## INFORMATION SUPPLIED
━━━━━━━━━━

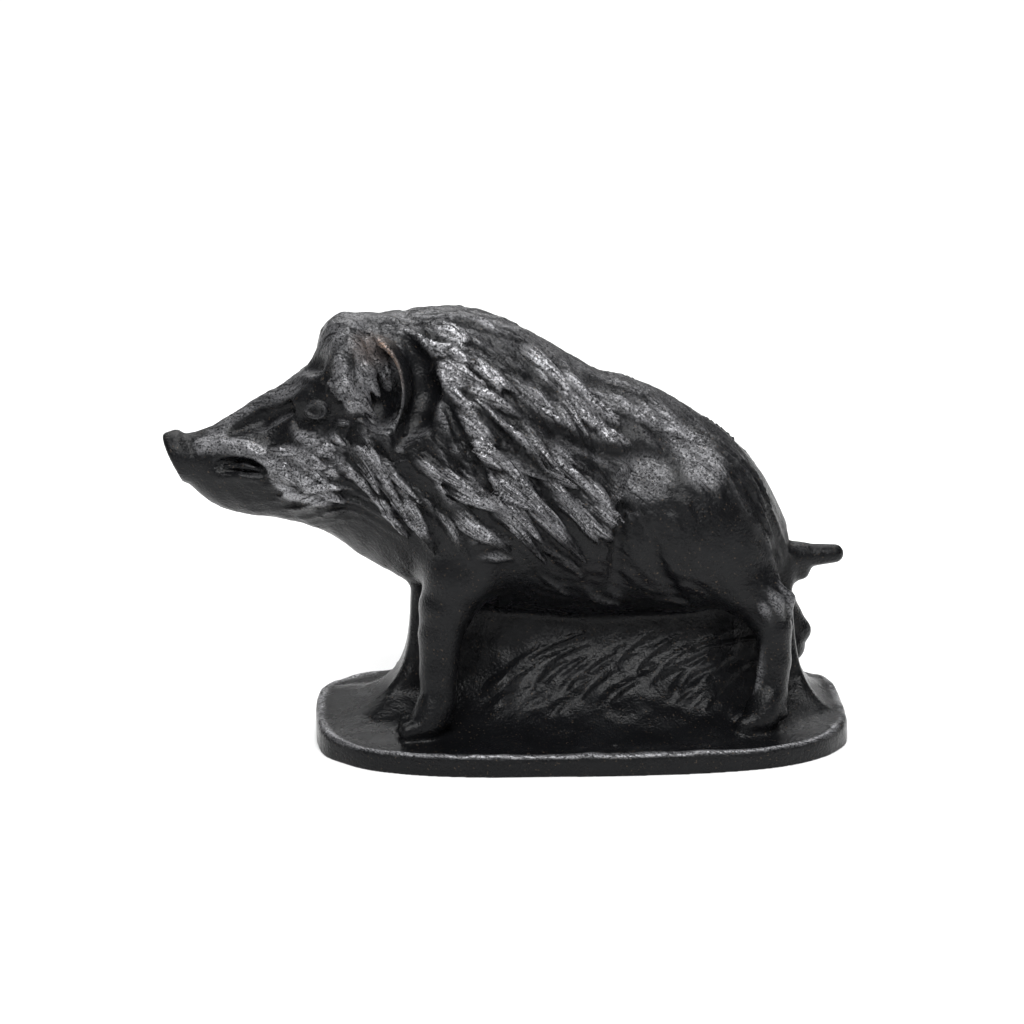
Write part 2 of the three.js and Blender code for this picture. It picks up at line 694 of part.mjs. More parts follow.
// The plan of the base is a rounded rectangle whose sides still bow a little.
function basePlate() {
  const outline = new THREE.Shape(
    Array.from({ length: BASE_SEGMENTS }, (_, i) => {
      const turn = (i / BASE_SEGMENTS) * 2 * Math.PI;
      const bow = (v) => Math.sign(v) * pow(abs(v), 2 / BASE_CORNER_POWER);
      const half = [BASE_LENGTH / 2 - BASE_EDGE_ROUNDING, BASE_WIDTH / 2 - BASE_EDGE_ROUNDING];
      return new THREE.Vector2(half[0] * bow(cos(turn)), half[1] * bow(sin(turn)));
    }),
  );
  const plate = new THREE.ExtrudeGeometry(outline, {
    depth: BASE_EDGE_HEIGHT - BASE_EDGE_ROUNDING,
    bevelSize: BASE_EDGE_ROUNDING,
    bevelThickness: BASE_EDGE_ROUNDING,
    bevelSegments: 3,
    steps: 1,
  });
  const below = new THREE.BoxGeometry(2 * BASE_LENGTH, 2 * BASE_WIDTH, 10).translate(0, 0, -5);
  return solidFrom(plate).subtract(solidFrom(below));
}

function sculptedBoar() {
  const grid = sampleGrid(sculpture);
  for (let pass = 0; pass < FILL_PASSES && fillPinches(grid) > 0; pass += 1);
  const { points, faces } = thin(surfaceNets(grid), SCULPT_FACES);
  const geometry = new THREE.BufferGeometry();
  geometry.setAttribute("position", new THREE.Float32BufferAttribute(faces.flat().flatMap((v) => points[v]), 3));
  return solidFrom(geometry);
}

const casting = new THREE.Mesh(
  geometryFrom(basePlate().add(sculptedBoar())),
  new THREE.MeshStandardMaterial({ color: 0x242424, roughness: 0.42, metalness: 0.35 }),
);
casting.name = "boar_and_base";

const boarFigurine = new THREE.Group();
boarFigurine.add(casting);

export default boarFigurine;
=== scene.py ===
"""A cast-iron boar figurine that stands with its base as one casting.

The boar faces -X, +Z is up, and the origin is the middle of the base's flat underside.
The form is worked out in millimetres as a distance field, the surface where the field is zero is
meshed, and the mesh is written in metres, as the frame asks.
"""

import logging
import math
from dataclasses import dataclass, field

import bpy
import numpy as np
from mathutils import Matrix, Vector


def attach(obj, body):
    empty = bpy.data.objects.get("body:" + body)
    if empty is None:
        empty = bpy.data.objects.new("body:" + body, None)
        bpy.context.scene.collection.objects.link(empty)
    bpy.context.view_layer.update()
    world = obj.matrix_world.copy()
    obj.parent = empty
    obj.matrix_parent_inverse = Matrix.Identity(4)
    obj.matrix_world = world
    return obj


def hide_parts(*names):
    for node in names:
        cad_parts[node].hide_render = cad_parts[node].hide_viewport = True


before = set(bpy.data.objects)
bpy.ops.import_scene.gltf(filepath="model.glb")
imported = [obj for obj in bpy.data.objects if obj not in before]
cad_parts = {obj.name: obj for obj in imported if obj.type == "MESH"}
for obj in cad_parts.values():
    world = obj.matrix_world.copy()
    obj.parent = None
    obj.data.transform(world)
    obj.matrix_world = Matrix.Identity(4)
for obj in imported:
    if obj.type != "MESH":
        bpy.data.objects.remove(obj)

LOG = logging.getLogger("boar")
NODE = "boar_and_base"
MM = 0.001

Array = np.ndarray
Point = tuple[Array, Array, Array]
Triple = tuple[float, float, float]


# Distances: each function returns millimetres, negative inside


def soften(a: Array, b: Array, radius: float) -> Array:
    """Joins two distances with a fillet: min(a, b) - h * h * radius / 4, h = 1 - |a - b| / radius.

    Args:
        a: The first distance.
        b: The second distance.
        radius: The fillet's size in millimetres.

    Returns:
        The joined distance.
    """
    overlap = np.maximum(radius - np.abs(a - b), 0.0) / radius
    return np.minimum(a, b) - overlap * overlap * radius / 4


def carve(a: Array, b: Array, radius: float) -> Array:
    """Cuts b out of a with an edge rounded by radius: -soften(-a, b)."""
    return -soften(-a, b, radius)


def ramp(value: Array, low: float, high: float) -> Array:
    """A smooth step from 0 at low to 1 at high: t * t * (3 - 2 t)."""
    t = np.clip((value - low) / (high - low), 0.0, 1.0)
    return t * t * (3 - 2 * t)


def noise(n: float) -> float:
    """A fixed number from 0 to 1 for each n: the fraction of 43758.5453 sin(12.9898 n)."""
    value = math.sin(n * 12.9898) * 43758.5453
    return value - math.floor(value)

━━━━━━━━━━

## SHORT EXERCISE
Set down all of the data above, word for word.

## SOLUTION BELOW
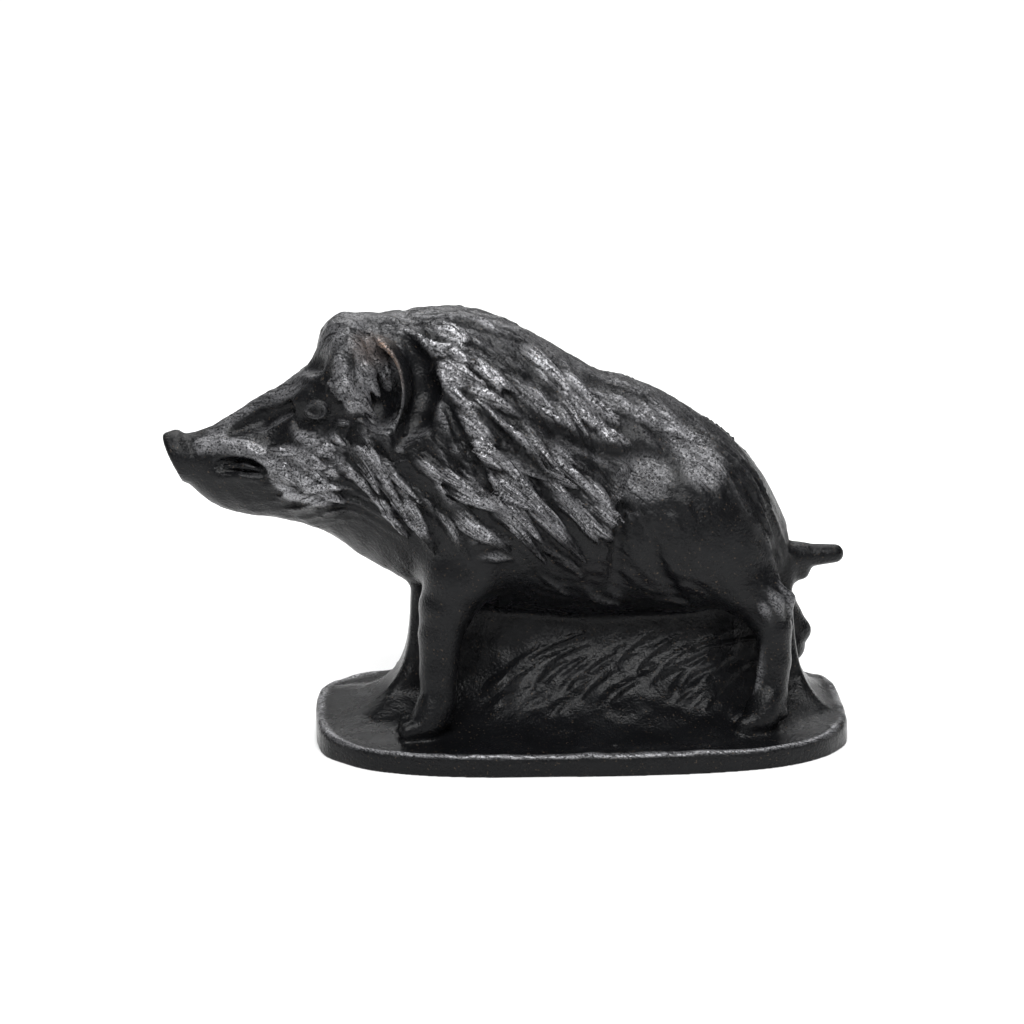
Write part 2 of the three.js and Blender code for this picture. It picks up at line 694 of part.mjs. More parts follow.
// The plan of the base is a rounded rectangle whose sides still bow a little.
function basePlate() {
  const outline = new THREE.Shape(
    Array.from({ length: BASE_SEGMENTS }, (_, i) => {
      const turn = (i / BASE_SEGMENTS) * 2 * Math.PI;
      const bow = (v) => Math.sign(v) * pow(abs(v), 2 / BASE_CORNER_POWER);
      const half = [BASE_LENGTH / 2 - BASE_EDGE_ROUNDING, BASE_WIDTH / 2 - BASE_EDGE_ROUNDING];
      return new THREE.Vector2(half[0] * bow(cos(turn)), half[1] * bow(sin(turn)));
    }),
  );
  const plate = new THREE.ExtrudeGeometry(outline, {
    depth: BASE_EDGE_HEIGHT - BASE_EDGE_ROUNDING,
    bevelSize: BASE_EDGE_ROUNDING,
    bevelThickness: BASE_EDGE_ROUNDING,
    bevelSegments: 3,
    steps: 1,
  });
  const below = new THREE.BoxGeometry(2 * BASE_LENGTH, 2 * BASE_WIDTH, 10).translate(0, 0, -5);
  return solidFrom(plate).subtract(solidFrom(below));
}

function sculptedBoar() {
  const grid = sampleGrid(sculpture);
  for (let pass = 0; pass < FILL_PASSES && fillPinches(grid) > 0; pass += 1);
  const { points, faces } = thin(surfaceNets(grid), SCULPT_FACES);
  const geometry = new THREE.BufferGeometry();
  geometry.setAttribute("position", new THREE.Float32BufferAttribute(faces.flat().flatMap((v) => points[v]), 3));
  return solidFrom(geometry);
}

const casting = new THREE.Mesh(
  geometryFrom(basePlate().add(sculptedBoar())),
  new THREE.MeshStandardMaterial({ color: 0x242424, roughness: 0.42, metalness: 0.35 }),
);
casting.name = "boar_and_base";

const boarFigurine = new THREE.Group();
boarFigurine.add(casting);

export default boarFigurine;
=== scene.py ===
"""A cast-iron boar figurine that stands with its base as one casting.

The boar faces -X, +Z is up, and the origin is the middle of the base's flat underside.
The form is worked out in millimetres as a distance field, the surface where the field is zero is
meshed, and the mesh is written in metres, as the frame asks.
"""

import logging
import math
from dataclasses import dataclass, field

import bpy
import numpy as np
from mathutils import Matrix, Vector


def attach(obj, body):
    empty = bpy.data.objects.get("body:" + body)
    if empty is None:
        empty = bpy.data.objects.new("body:" + body, None)
        bpy.context.scene.collection.objects.link(empty)
    bpy.context.view_layer.update()
    world = obj.matrix_world.copy()
    obj.parent = empty
    obj.matrix_parent_inverse = Matrix.Identity(4)
    obj.matrix_world = world
    return obj


def hide_parts(*names):
    for node in names:
        cad_parts[node].hide_render = cad_parts[node].hide_viewport = True


before = set(bpy.data.objects)
bpy.ops.import_scene.gltf(filepath="model.glb")
imported = [obj for obj in bpy.data.objects if obj not in before]
cad_parts = {obj.name: obj for obj in imported if obj.type == "MESH"}
for obj in cad_parts.values():
    world = obj.matrix_world.copy()
    obj.parent = None
    obj.data.transform(world)
    obj.matrix_world = Matrix.Identity(4)
for obj in imported:
    if obj.type != "MESH":
        bpy.data.objects.remove(obj)

LOG = logging.getLogger("boar")
NODE = "boar_and_base"
MM = 0.001

Array = np.ndarray
Point = tuple[Array, Array, Array]
Triple = tuple[float, float, float]


# Distances: each function returns millimetres, negative inside


def soften(a: Array, b: Array, radius: float) -> Array:
    """Joins two distances with a fillet: min(a, b) - h * h * radius / 4, h = 1 - |a - b| / radius.

    Args:
        a: The first distance.
        b: The second distance.
        radius: The fillet's size in millimetres.

    Returns:
        The joined distance.
    """
    overlap = np.maximum(radius - np.abs(a - b), 0.0) / radius
    return np.minimum(a, b) - overlap * overlap * radius / 4


def carve(a: Array, b: Array, radius: float) -> Array:
    """Cuts b out of a with an edge rounded by radius: -soften(-a, b)."""
    return -soften(-a, b, radius)


def ramp(value: Array, low: float, high: float) -> Array:
    """A smooth step from 0 at low to 1 at high: t * t * (3 - 2 t)."""
    t = np.clip((value - low) / (high - low), 0.0, 1.0)
    return t * t * (3 - 2 * t)


def noise(n: float) -> float:
    """A fixed number from 0 to 1 for each n: the fraction of 43758.5453 sin(12.9898 n)."""
    value = math.sin(n * 12.9898) * 43758.5453
    return value - math.floor(value)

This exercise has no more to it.